Do Androids Dream of Electric Sheep? by Philip K. Dick
This Philip K. Dick novel, which is the inspiration for the movie Blade Runner, is a fast paced read into a possible future Earth. Androids to be used as personal servants are offered as incentives for humans to immigrate from an almost defunct Earth. The one problem to that plan is these androids aren’t unthinking robots of days past. They have some capacity for thought and are escaping their human bondage on Mars and in other human outposts. Whether that thought was a direct byproduct of the engineering or something more mysterious is of little consequence. What is important is that if they make it to Earth, they must be destroyed. That’s were Rick Deckard comes in.
I had the perspective of being a fan of the movie Blade Runner, so I didn’t come at the book with completely fresh eyes. However if you don’t judge a book by its cover, you shouldn’t judge a book by its movie either. While there are some aspects of the movie that take directly from the book, the book really is different, in a very compelling way. There’s still the gritty dirty feel, and Earth is populated by undesirables, also known as chickenheads, or people who didn’t want to leave. Then there are people like Rick Deckard who have a job to do, retiring androids (or replicants in the movie).
Let’s leave the movie behind and focus on the interesting and thought provoking aspects of the book. In Do Androids we are introduced to a device called the mood organ, which can be dialed into moods ranging from satisfaction at work to a sense of well being to depression (which is supposed to be eliminated by the mood organ) to desiring to continue dialing in emotions. Moods can be scheduled throughout the day, and Iran, Rick Deckard’s wife, schedules herself a depression so that she can hear the silence in the apartment building and gain perspective on their existence. Moods no longer exist at the spontaneous level that we mere mortals experience, but rather however we decide to schedule them. We could even dial them in to pick fights with people!
Another interesting aspect of the book was the inclusion of a religion and its counterpoint. On Earth the religion Mercerism is wide spread. Its followers connect to other followers and to Mercer by holding onto handles of an empathy box. Here they experience walking up a hill as one, and occasionally have rocks thrown at them. Bodily injuries received during these connected experiences truly manifest themselves in real life.
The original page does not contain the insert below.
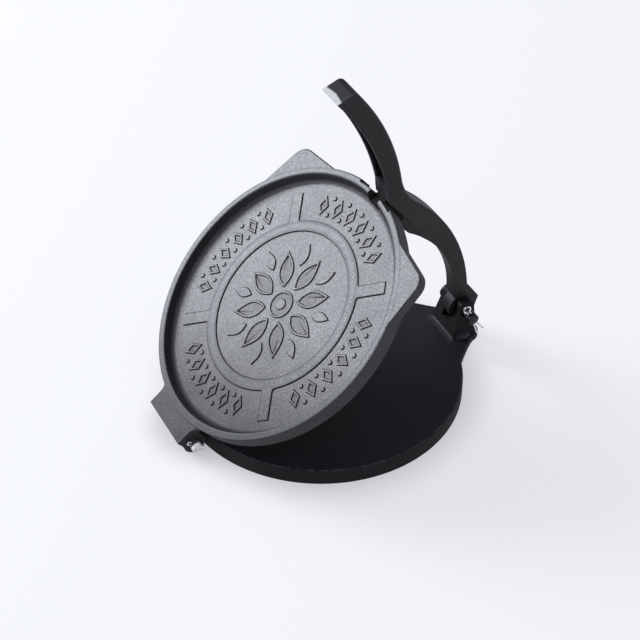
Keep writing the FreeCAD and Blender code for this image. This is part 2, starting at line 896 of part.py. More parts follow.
tip = sketch(lever, "tip_outline", "XZ_Plane")
outline(
    tip,
    [
        on_bend(GRIP_SHARES, S.channel_high_angle),
        bend_arc(GRIP_SHARES, S.channel_high_angle, tip_back_angle),
        on_bend(GRIP_SHARES, S.grip_high_angle, S.grip_depth),
        bend_arc(GRIP_SHARES, S.grip_high_angle, S.channel_high_angle, S.grip_depth),
    ],
)
pad(lever, "tip", tip, S.grip_width + S.grip_tip_proud * 2, both=True)
lever_hole = sketch(lever, "lever_hole_outline", "XZ_Plane")
circle(lever_hole, (zero, zero), pin_hole)
pocket(lever, "lever_hole", lever_hole, S.lever_thickness + S.overrun, both=True)

tip_corner = on_bend(GRIP_SHARES, tip_back_angle)


def tip_edge(edge):
    """The edge across the width at the tip's outer corner."""
    box = edge.BoundBox
    across = box.XLength < edge_slack and box.ZLength < edge_slack
    near = math.hypot(box.XMin - tip_corner[0].value, box.ZMin - tip_corner[1].value) < edge_slack
    return across and near


rounded(lever, "tip_corner", S.tip_round, tip_edge)

# Pins: a round shank with a domed end for a split pin and a domed head at the far side.


def dome_middle(radius, height):
    """The middle of a round dome's outline: across, and down from its top."""
    ball = (radius * radius + height * height) / (height * 2)
    return corner_arc((zero, ball), ball, (zero, size_of(-1)), (radius / ball, (height - ball) / ball))


def headed_pin(name, half_span, stand_out, hole_share, wire):
    made = body(name)
    near = -(half_span + stand_out)
    far = half_span + S.head_gap
    crown = S.pin_head_height - S.pin_dome_height
    end_middle = dome_middle(S.pin_radius, S.pin_dome_height)
    head_middle = dome_middle(S.pin_head_radius, S.pin_dome_height)
    section = sketch(made, name + "_section", "XY_Plane")
    outline(
        section,
        [
            (zero, near),
            ((end_middle[0], near + end_middle[1]), (S.pin_radius, near + S.pin_dome_height)),
            (S.pin_radius, far),
            (S.pin_head_radius, far),
            (S.pin_head_radius, far + crown),
            ((head_middle[0], far + S.pin_head_height - head_middle[1]), (zero, far + S.pin_head_height)),
        ],
    )
    turned(made, "Revolution", name + "_shank", section, "V_Axis")
    hole = sketch(made, name + "_hole_outline", "YZ_Plane")
    circle(hole, (-(half_span + stand_out * hole_share), zero), wire * 2 + S.wire_split / 2 + S.wire_fit)
    pocket(made, name + "_hole", hole, S.pin_head_radius * 2, both=True)
    return made


def split_pin(name, wire, eye, reach, length, spread):
    """Half the bent wire swept from the far side of its eye, and the other half mirrored."""
    made = body(name)
    offset = wire + S.wire_split / 2
    path = sketch(made, name + "_path", "XZ_Plane")
    span = eye + wire * 2
    side_up = offset + wire * 2
    along = leg(span, side_up)
    touch = (along * eye / span, side_up * eye / span)
    neck = corner_arc((along, side_up), wire * 2, (-along / span, -side_up / span), (zero, size_of(-1)))
    back = corner_arc((zero, zero), eye, (size_of(-1), zero), (touch[0] / eye, touch[1] / eye))
    straight = reach + S.pin_radius
    bend = wire * S.wire_bend_share
    turn_x = bend * sine(spread)
    turn_z = bend - bend * cosine(spread)
    half_turn = (bend * sine(spread / 2), bend - bend * cosine(spread / 2))
    rest = length - S.pin_radius - turn_x
    ends = [
        (-eye, zero),
        touch,
        (along, offset),
        (straight, offset),
        (straight + turn_x, offset + turn_z),
        (straight + turn_x + rest * cosine(spread), offset + turn_z + rest * sine(spread)),
    ]
    middles = [back, neck, None, (straight + half_turn[0], offset + half_turn[1]), None]
    open_path(path, ends, middles)
    wire_section = sketch(made, name + "_section", "XY_Plane")
    circle(wire_section, (-eye, zero), wire)
    half = made.newObject("PartDesign::AdditivePipe", name + "_half")
    half.Profile = wire_section
    half.Spine = (path, ["Edge%d" % (i + 1) for i in range(len(middles))])
    wire_section.Visibility = False
    path.Visibility = False
    settled(half)
    copied(made, "Mirrored", name + "_legs", [half], MirrorPlane=(plane(made, "XY_Plane"), [""]))
    return made


# The lever pin's head and end stand off the fork's leaning sides, level with its lower edge.
fork_side_at = (S.pivot_height - S.pin_head_radius - base_top) / S.fork_height
half_pin_span = half_fork - (half_fork - half_fork_top) * fork_side_at
lever_pin = headed_pin(
    "lever_pin", half_pin_span, S.lever_pin_stand_out, S.lever_pin_hole_share, S.lever_wire_radius
)
hinge_pin = headed_pin("hinge_pin", half_hinge, S.hinge_pin_stand_out, S.hinge_pin_hole_share, S.hinge_wire_radius)
lever_cotter = split_pin(
    "lever_cotter",
    S.lever_wire_radius,
    S.lever_eye_radius,
    S.lever_split_reach,
    S.lever_split_length,
    S.lever_split_spread_angle,
)
hinge_cotter = split_pin(
    "hinge_cotter",
    S.hinge_wire_radius,
    S.hinge_eye_radius,
    S.hinge_split_reach,
    S.hinge_split_length,
    S.hinge_split_spread_angle,
)


def place(made, x, y, z, turn=None):
    """Sets a body's place, and its turn about the line across the press."""
    made.Placement = FreeCAD.Placement(
        V(x.value, y.value, z.value), FreeCAD.Rotation(V(0, 1, 0), turn.value if turn else 0)
    )
    for axis, value in zip("xyz", (x, y, z)):
        made.setExpression(".Placement.Base." + axis, value.text)
    if turn:
        made.setExpression(".Placement.Rotation.Angle", turn.text)


place(lever, pivot_x, zero, S.pivot_height)
place(lever_pin, pivot_x, zero, S.pivot_height, S.lever_split_turn_angle)
place(hinge_pin, hinge_x, zero, S.hinge_height, S.hinge_split_turn_angle)
for made, x, z, reach, turn, y in (
    (
        lever_cotter,
        pivot_x,
        S.pivot_height,
        S.lever_split_reach,
        S.lever_split_turn_angle,
        half_pin_span + S.lever_pin_stand_out * S.lever_pin_hole_share,
    ),
    (
        hinge_cotter,
        hinge_x,
        S.hinge_height,
        S.hinge_split_reach,
        S.hinge_split_turn_angle,
        half_hinge + S.hinge_pin_stand_out * S.hinge_pin_hole_share,
    ),
):
    place(made, x - reach * cosine(turn), -y, z + reach * sine(turn), turn)

# The lid stands open in its rest place: turned up about the hinge.
opened = -S.lid_open_angle
stay = size_of(1) - cosine(opened)
place(
    lid,
    hinge_x * stay - S.hinge_height * sine(opened),
    zero,
    S.hinge_height * stay + hinge_x * sine(opened),
    opened,
)
doc.recompute()

failed = [o.Label for o in doc.Objects if "Invalid" in o.State or "Error" in o.State]
if failed:
    raise ValueError("failed: " + ", ".join(failed))
os.makedirs("parts", exist_ok=True)
for piece in (base, lid, lever, hinge_pin, hinge_cotter, lever_pin, lever_cotter):
    shape = piece.Shape
    if shape.isNull() or not shape.isValid() or len(shape.Solids) != 1:
        raise ValueError("not one valid solid: " + piece.Label)
for piece in (base, lid, lever, hinge_pin, hinge_cotter, lever_pin, lever_cotter):
    piece.Shape.exportStep("parts/%s.step" % piece.Label)
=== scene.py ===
import math

import bmesh
import bpy
from bpy.props import FloatProperty, FloatVectorProperty, IntProperty, PointerProperty
from mathutils import Matrix, Vector


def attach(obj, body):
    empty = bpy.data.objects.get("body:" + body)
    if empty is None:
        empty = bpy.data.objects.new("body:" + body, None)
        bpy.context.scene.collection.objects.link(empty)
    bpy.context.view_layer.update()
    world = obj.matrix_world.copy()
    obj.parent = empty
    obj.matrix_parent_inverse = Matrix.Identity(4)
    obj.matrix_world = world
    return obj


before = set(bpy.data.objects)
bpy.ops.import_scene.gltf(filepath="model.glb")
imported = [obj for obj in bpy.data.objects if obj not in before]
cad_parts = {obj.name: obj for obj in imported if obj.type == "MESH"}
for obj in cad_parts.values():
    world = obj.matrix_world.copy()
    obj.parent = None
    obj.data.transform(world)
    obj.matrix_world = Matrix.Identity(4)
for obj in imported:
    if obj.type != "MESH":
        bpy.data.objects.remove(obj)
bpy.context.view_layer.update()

bl_info = {
    "name": "Tortilla Press Dresser",
    "version": (1, 0, 0),
    "blender": (4, 5, 0),
    "location": "View3D > Sidebar > Press",
    "description": "Cast-iron finishes, lid ornament, pins and studio for a hand press",
    "category": "Object",
}

MM = 0.001


# Sizes and colours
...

Mercerism is based on the life an rebirth archetype in religion. When a follower finally makes it to the top of the hill he is brought down by “the killers” and sent to an afterlife, where he then must rise and start climbing the hill again.
Owning animals is valued above all things as well as unity and shared experience. In fact for a large part of the book Rick deals with owning an electric sheep because he had to replace his live one which died of tetanus. Not owning an animal, where most animals are extinct, is possibly one of the biggest social faux paux imaginable. There is a market for electric animals that look and feel just like real animals, and there are even “hospitals” to “heal” the wounded and sick among the fakes. Every person has their own copy of a manual quoting facts on animals including their current market value and whether or not there are any available for sale.
Then of course, there are the androids. The hierarchy of value goes: animals, humans, and then androids (and somewhere around androids the “chickenheads” or folks who have been affected mentally by the radioactive fallout), from highest to lowest. Androids cannot experience empathy, and they actively try to debunk Mercerism which is experienced through the empathy box. They escape their human captors to go to Earth where they hope to find refuge. Their makers try to make each generation harder and harder to differentiate from humans. If they know they are enslaved and they revolt, how different are they? Can a human possibly have empathy for a machine? That’s the battle Rick Deckard deals with, and he’s in a tough spot since he is their bounty hunter.
This book explores the ethics of human form artificial intelligence and asks when does a machine stop being a machine, or can it stop at all? Discrimination, religion, and what makes a human a human are all topics of debate in this book. When humans use a machine to regulate their emotions, are they human? Or when an android realizes it shouldn’t have to work in conditions that no human would, is it still just a machine? If you have not read this book yet, you should, and then decide for yourself.
“Dial 888…The desire to watch TV, no matter what’s on it.”